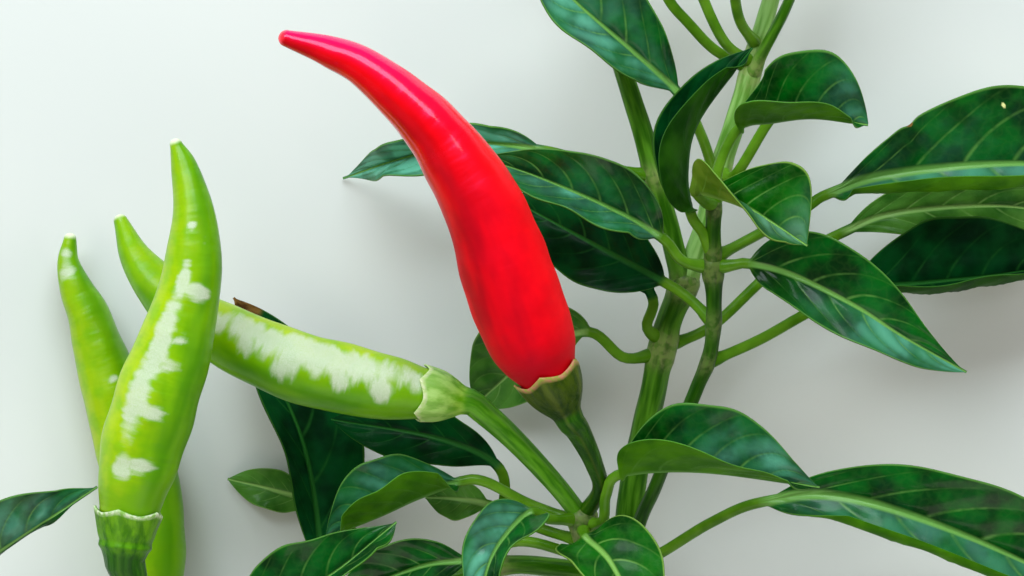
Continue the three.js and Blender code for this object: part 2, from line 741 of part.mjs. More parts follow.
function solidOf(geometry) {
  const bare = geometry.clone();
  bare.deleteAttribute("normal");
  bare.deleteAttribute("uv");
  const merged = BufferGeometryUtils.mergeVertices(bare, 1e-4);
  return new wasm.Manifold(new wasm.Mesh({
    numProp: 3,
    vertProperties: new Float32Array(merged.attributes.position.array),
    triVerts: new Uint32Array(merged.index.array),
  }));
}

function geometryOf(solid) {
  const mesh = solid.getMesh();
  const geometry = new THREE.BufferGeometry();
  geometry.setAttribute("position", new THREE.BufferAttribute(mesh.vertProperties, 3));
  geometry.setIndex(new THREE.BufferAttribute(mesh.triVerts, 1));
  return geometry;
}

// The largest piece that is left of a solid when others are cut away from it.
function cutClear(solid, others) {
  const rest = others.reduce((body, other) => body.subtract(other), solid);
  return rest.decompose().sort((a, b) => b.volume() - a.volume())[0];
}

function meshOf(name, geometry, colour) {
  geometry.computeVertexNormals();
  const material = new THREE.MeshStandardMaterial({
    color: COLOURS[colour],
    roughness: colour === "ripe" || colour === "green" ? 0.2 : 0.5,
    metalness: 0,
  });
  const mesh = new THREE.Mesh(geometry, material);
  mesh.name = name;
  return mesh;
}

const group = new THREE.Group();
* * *
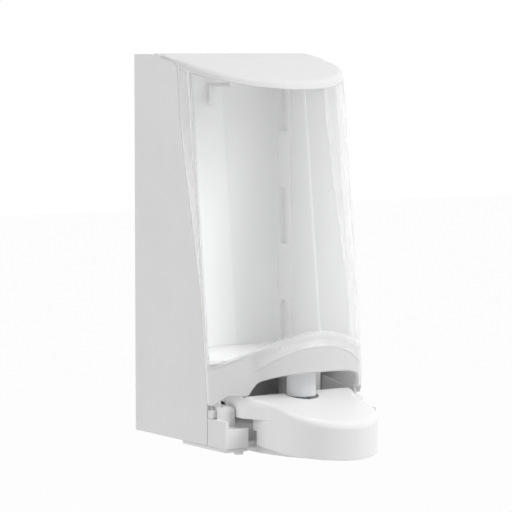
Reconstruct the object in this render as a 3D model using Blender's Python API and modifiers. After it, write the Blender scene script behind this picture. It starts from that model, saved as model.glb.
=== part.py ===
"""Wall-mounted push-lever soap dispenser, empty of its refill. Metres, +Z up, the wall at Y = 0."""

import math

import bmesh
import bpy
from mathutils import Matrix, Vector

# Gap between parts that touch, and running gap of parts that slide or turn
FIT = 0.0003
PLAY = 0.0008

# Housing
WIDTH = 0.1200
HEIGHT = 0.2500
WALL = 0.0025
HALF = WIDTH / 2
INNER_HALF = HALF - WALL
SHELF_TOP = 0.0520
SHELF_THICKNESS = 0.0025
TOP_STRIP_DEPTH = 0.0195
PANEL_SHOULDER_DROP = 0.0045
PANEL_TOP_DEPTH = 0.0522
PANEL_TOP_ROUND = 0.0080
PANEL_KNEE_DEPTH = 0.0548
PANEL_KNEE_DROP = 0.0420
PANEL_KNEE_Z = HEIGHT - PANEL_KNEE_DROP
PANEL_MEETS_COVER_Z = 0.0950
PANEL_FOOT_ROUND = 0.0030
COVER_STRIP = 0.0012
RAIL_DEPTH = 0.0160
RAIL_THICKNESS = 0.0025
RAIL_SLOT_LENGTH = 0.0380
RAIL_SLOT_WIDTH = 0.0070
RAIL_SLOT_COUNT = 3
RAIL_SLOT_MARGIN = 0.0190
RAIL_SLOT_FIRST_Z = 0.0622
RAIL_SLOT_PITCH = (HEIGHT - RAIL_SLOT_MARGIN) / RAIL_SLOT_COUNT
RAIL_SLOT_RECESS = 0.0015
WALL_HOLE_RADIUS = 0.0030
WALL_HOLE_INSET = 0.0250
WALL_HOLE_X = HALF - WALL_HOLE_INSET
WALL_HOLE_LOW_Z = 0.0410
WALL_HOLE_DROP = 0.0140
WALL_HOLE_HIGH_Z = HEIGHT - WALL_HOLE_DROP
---
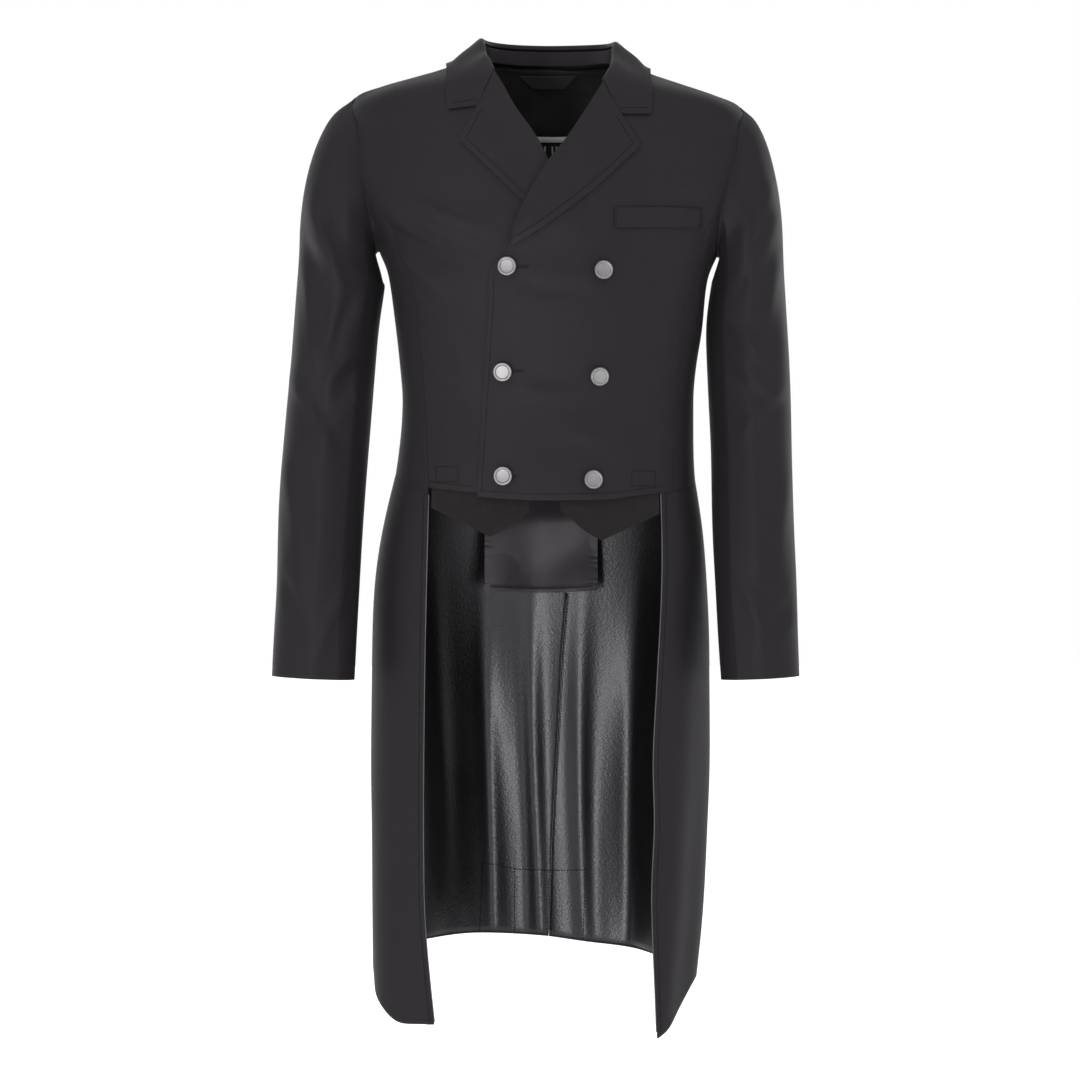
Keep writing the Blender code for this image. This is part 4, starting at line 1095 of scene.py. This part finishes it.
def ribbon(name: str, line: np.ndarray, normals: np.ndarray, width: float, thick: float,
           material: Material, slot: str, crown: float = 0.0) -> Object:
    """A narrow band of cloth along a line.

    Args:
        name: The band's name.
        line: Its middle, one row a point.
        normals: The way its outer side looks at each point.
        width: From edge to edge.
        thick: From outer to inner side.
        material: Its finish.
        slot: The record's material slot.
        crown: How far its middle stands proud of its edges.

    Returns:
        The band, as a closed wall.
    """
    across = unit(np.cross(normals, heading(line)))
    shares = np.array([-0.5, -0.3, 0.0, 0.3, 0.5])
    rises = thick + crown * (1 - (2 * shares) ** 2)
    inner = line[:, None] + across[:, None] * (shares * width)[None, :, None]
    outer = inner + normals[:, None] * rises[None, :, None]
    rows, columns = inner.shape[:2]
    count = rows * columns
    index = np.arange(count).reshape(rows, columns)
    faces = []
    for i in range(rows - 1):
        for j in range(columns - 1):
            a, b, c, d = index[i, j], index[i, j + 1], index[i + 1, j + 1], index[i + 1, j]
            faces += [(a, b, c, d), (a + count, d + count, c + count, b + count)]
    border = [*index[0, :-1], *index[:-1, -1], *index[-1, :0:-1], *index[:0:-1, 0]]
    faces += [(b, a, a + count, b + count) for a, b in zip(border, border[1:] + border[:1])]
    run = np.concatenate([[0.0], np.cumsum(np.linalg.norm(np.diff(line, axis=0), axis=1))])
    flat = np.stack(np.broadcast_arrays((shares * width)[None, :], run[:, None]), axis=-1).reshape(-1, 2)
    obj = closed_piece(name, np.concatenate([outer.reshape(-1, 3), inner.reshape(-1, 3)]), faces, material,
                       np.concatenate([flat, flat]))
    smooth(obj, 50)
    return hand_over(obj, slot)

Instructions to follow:
Pull out all lines from the listing that contain the string "code".

Problem solution:
Continue the three.js and Blender code for this object: part 2, from line 741 of part.mjs. More parts follow.
Keep writing the Blender code for this image. This is part 4, starting at line 1095 of scene.py. This part finishes it.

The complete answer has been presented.